The aim of this endorsement, which has been agreed by the RICS, is to prevent exaggerated claims being made by landlords and so aid sensible negotiations and early settlement of claims.

History of the Protocol
In July 2000, the PLA published a draft Pre-Action Protocol for Terminal Dilapidations Claims for Damages. It was sent to every member of the Association and to leading members of the Property Bar Association.

The document was the result of work by the PLA Sub-Committee on Law Reform over the previous year or so. Members were invited to consider it, provide feedback on it and, if appropriate, use it.

On 14th November 2000, a seminar was held in London at which a panel of surveyors, solicitors and judges were invited to express their views on it in answer to a range of questions. The PLA received many comments and a large amount of feedback on the Protocol from members, other solicitors, judges and, of course, surveyors.

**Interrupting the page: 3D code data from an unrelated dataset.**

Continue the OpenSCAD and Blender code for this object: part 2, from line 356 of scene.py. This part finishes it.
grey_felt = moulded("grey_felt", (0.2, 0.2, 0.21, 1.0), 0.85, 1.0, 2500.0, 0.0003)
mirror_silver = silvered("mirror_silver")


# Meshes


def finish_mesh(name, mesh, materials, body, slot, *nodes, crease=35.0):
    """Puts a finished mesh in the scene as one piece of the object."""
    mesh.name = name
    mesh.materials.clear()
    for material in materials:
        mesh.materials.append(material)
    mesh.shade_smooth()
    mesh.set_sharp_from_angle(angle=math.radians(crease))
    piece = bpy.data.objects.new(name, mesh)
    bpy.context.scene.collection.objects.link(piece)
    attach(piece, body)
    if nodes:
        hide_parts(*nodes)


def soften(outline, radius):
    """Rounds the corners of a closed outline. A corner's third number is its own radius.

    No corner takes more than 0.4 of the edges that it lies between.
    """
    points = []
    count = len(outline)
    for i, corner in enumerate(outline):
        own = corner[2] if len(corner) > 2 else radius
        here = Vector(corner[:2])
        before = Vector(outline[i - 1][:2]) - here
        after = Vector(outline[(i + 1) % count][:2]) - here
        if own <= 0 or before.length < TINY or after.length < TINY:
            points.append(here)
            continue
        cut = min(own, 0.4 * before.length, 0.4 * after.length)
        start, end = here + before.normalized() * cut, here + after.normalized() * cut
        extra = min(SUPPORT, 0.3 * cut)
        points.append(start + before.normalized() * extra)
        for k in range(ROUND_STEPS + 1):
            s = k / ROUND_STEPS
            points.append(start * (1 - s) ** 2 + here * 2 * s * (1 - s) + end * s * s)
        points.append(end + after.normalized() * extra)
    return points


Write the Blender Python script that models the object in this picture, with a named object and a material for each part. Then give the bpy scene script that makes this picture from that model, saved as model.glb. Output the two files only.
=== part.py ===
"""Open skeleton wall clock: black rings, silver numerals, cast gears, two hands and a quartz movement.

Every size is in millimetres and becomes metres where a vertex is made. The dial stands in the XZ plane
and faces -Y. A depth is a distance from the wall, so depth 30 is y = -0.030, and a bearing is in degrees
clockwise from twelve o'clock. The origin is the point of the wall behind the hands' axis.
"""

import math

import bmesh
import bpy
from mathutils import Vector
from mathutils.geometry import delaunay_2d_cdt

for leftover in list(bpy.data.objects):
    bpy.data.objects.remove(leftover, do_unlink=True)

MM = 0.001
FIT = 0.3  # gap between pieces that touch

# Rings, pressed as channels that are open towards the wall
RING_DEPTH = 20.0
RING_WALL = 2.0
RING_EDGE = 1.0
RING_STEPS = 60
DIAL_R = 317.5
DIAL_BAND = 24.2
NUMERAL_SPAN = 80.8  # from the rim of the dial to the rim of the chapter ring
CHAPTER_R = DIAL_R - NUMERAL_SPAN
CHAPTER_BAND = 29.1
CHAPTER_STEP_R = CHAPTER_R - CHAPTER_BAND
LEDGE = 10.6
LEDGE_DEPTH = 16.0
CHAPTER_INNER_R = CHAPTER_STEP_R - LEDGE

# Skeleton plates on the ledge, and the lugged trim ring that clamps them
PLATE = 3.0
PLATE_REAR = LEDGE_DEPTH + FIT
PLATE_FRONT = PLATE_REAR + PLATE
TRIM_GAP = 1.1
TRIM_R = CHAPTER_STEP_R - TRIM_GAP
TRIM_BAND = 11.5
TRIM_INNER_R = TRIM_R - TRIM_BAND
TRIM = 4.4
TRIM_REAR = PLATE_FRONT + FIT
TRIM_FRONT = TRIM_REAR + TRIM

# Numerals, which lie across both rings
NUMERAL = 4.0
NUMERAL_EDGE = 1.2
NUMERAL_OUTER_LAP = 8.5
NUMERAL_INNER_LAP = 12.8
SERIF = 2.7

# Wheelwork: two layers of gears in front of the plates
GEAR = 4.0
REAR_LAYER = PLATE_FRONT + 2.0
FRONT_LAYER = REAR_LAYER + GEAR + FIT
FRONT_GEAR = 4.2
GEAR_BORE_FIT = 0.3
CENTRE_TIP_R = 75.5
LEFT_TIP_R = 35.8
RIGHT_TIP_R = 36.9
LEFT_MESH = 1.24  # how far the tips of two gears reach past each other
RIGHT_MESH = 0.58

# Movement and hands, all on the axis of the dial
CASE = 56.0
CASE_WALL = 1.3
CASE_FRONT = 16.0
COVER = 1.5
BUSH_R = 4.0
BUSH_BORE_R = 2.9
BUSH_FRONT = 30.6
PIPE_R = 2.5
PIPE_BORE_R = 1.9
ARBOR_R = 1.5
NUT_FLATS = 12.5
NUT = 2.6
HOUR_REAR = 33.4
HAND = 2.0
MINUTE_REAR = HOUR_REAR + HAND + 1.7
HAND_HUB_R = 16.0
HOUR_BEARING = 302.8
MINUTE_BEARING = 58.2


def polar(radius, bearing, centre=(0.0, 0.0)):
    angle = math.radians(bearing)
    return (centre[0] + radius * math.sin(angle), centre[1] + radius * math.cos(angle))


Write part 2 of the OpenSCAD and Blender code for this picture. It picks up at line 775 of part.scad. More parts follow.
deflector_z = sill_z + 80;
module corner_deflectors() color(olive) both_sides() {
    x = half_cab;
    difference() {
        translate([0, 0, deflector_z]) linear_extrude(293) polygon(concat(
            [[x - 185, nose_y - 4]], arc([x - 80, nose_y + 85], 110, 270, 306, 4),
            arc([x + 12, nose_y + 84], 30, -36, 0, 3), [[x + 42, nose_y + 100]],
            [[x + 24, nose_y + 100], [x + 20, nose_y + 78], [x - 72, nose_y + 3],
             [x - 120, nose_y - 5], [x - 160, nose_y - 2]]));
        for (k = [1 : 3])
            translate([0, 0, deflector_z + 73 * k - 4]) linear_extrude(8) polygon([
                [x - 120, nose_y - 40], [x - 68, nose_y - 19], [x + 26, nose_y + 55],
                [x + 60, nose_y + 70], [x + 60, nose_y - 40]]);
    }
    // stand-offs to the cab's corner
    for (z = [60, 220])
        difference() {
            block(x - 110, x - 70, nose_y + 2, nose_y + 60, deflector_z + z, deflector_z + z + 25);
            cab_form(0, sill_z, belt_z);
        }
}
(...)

All the comments and feedback were carefully analysed and, where appropriate, the Protocol was altered.

Given that members of the PLA represent landlords and tenants, we tried very hard to ensure that the Protocol is fair to both.

The Dilapidations Protocol - Version 1 - Spring 2002
The first version of the Protocol was launched in spring 2002 and was widely used by those in the industry. It was endorsed by the RICS as Best Practice and annexed to its Guidance Note on Dilapidations.

Since 2002 the Protocol has been used extensively in the industry and the PLA has continued to seek and receive feedback, in particular through a questionnaire of its members at its annual conference.

The Dilapidations Protocol - Version 2 - September 2006
Following feedack from the DCA on the Protocol (see below) and after further consultation with the RICS Working Party on Dilapidations, a second version of the Protocol was issued on 14 September 2006. Once again the RICS will endorse this in its revised Guidance Note on Dilapidations which is expected to be published in Spring 2007. This Protocol is not a draft and members and practitioners are encouraged to use it.